◆ Objective ◆
Output the data exactly, with every line intact.
_ _ _ _ _
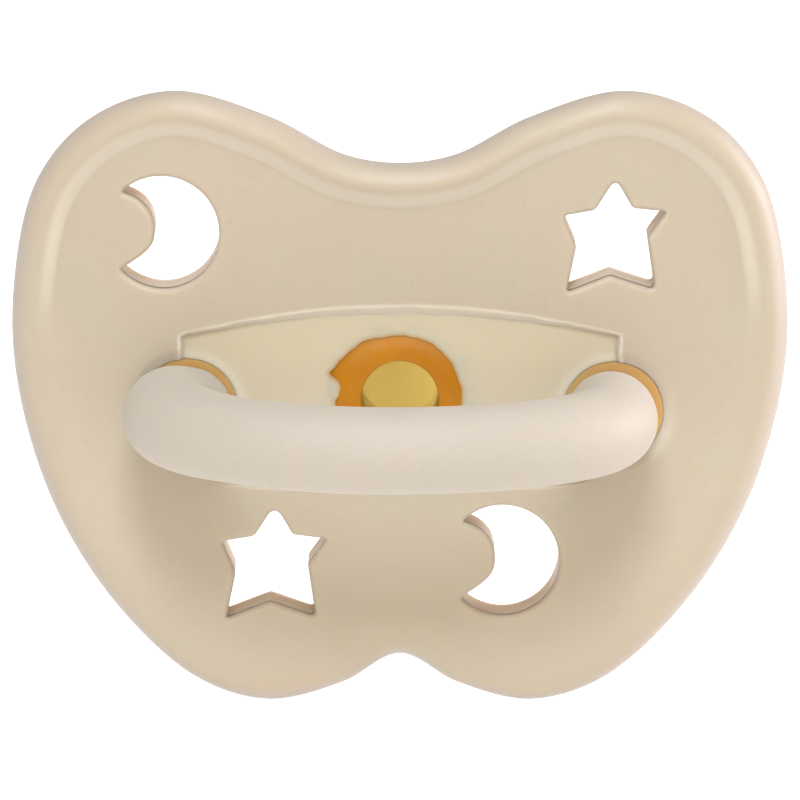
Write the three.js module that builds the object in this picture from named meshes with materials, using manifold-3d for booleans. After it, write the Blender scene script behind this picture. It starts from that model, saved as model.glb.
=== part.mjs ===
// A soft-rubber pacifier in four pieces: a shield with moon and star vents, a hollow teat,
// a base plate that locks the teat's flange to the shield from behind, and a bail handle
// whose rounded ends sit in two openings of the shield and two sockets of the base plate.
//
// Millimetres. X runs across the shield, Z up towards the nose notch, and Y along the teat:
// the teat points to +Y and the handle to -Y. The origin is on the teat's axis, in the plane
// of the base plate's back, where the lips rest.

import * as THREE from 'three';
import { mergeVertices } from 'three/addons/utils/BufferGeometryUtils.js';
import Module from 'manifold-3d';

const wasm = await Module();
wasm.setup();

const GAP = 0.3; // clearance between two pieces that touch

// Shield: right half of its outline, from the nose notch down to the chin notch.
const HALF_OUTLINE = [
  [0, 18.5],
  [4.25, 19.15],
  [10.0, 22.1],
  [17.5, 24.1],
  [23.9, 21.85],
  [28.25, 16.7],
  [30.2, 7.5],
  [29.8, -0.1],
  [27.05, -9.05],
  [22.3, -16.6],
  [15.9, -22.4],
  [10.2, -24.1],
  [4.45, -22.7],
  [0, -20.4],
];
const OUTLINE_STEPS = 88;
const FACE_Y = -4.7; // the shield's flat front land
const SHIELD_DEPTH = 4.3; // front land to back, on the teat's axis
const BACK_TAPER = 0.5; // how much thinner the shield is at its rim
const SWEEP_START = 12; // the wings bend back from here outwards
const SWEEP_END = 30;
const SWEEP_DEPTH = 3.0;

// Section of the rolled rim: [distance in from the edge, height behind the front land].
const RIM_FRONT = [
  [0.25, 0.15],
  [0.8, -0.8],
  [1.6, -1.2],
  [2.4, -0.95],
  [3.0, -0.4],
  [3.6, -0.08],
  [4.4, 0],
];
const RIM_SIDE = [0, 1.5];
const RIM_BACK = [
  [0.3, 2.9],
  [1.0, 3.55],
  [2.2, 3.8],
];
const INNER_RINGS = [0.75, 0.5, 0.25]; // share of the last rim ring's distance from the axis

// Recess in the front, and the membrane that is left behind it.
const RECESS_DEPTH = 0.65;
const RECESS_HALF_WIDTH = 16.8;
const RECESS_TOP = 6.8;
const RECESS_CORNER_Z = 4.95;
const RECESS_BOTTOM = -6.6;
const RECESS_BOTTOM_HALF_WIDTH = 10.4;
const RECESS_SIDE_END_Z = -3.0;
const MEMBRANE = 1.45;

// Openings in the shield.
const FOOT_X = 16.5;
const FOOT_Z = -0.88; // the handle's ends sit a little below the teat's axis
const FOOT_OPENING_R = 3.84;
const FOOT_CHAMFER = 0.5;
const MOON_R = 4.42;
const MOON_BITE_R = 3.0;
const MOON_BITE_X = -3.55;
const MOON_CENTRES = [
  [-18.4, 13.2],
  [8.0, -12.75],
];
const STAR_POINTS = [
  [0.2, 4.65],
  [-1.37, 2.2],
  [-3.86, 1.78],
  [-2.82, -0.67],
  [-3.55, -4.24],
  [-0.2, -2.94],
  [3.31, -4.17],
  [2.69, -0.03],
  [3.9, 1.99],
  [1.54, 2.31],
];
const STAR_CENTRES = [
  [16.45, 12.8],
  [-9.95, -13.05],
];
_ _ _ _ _
◆ Exercise answer ◆
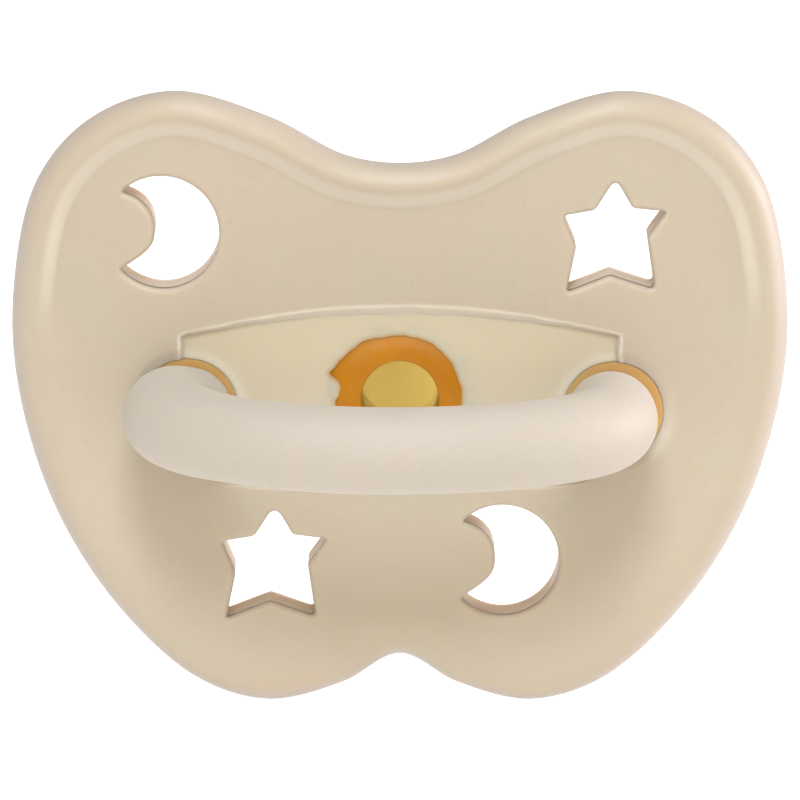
Write the three.js module that builds the object in this picture from named meshes with materials, using manifold-3d for booleans. After it, write the Blender scene script behind this picture. It starts from that model, saved as model.glb.
=== part.mjs ===
// A soft-rubber pacifier in four pieces: a shield with moon and star vents, a hollow teat,
// a base plate that locks the teat's flange to the shield from behind, and a bail handle
// whose rounded ends sit in two openings of the shield and two sockets of the base plate.
//
// Millimetres. X runs across the shield, Z up towards the nose notch, and Y along the teat:
// the teat points to +Y and the handle to -Y. The origin is on the teat's axis, in the plane
// of the base plate's back, where the lips rest.

import * as THREE from 'three';
import { mergeVertices } from 'three/addons/utils/BufferGeometryUtils.js';
import Module from 'manifold-3d';

const wasm = await Module();
wasm.setup();

const GAP = 0.3; // clearance between two pieces that touch

// Shield: right half of its outline, from the nose notch down to the chin notch.
const HALF_OUTLINE = [
  [0, 18.5],
  [4.25, 19.15],
  [10.0, 22.1],
  [17.5, 24.1],
  [23.9, 21.85],
  [28.25, 16.7],
  [30.2, 7.5],
  [29.8, -0.1],
  [27.05, -9.05],
  [22.3, -16.6],
  [15.9, -22.4],
  [10.2, -24.1],
  [4.45, -22.7],
  [0, -20.4],
];
const OUTLINE_STEPS = 88;
const FACE_Y = -4.7; // the shield's flat front land
const SHIELD_DEPTH = 4.3; // front land to back, on the teat's axis
const BACK_TAPER = 0.5; // how much thinner the shield is at its rim
const SWEEP_START = 12; // the wings bend back from here outwards
const SWEEP_END = 30;
const SWEEP_DEPTH = 3.0;

// Section of the rolled rim: [distance in from the edge, height behind the front land].
const RIM_FRONT = [
  [0.25, 0.15],
  [0.8, -0.8],
  [1.6, -1.2],
  [2.4, -0.95],
  [3.0, -0.4],
  [3.6, -0.08],
  [4.4, 0],
];
const RIM_SIDE = [0, 1.5];
const RIM_BACK = [
  [0.3, 2.9],
  [1.0, 3.55],
  [2.2, 3.8],
];
const INNER_RINGS = [0.75, 0.5, 0.25]; // share of the last rim ring's distance from the axis

// Recess in the front, and the membrane that is left behind it.
const RECESS_DEPTH = 0.65;
const RECESS_HALF_WIDTH = 16.8;
const RECESS_TOP = 6.8;
const RECESS_CORNER_Z = 4.95;
const RECESS_BOTTOM = -6.6;
const RECESS_BOTTOM_HALF_WIDTH = 10.4;
const RECESS_SIDE_END_Z = -3.0;
const MEMBRANE = 1.45;

// Openings in the shield.
const FOOT_X = 16.5;
const FOOT_Z = -0.88; // the handle's ends sit a little below the teat's axis
const FOOT_OPENING_R = 3.84;
const FOOT_CHAMFER = 0.5;
const MOON_R = 4.42;
const MOON_BITE_R = 3.0;
const MOON_BITE_X = -3.55;
const MOON_CENTRES = [
  [-18.4, 13.2],
  [8.0, -12.75],
];
const STAR_POINTS = [
  [0.2, 4.65],
  [-1.37, 2.2],
  [-3.86, 1.78],
  [-2.82, -0.67],
  [-3.55, -4.24],
  [-0.2, -2.94],
  [3.31, -4.17],
  [2.69, -0.03],
  [3.9, 1.99],
  [1.54, 2.31],
];
const STAR_CENTRES = [
  [16.45, 12.8],
  [-9.95, -13.05],
];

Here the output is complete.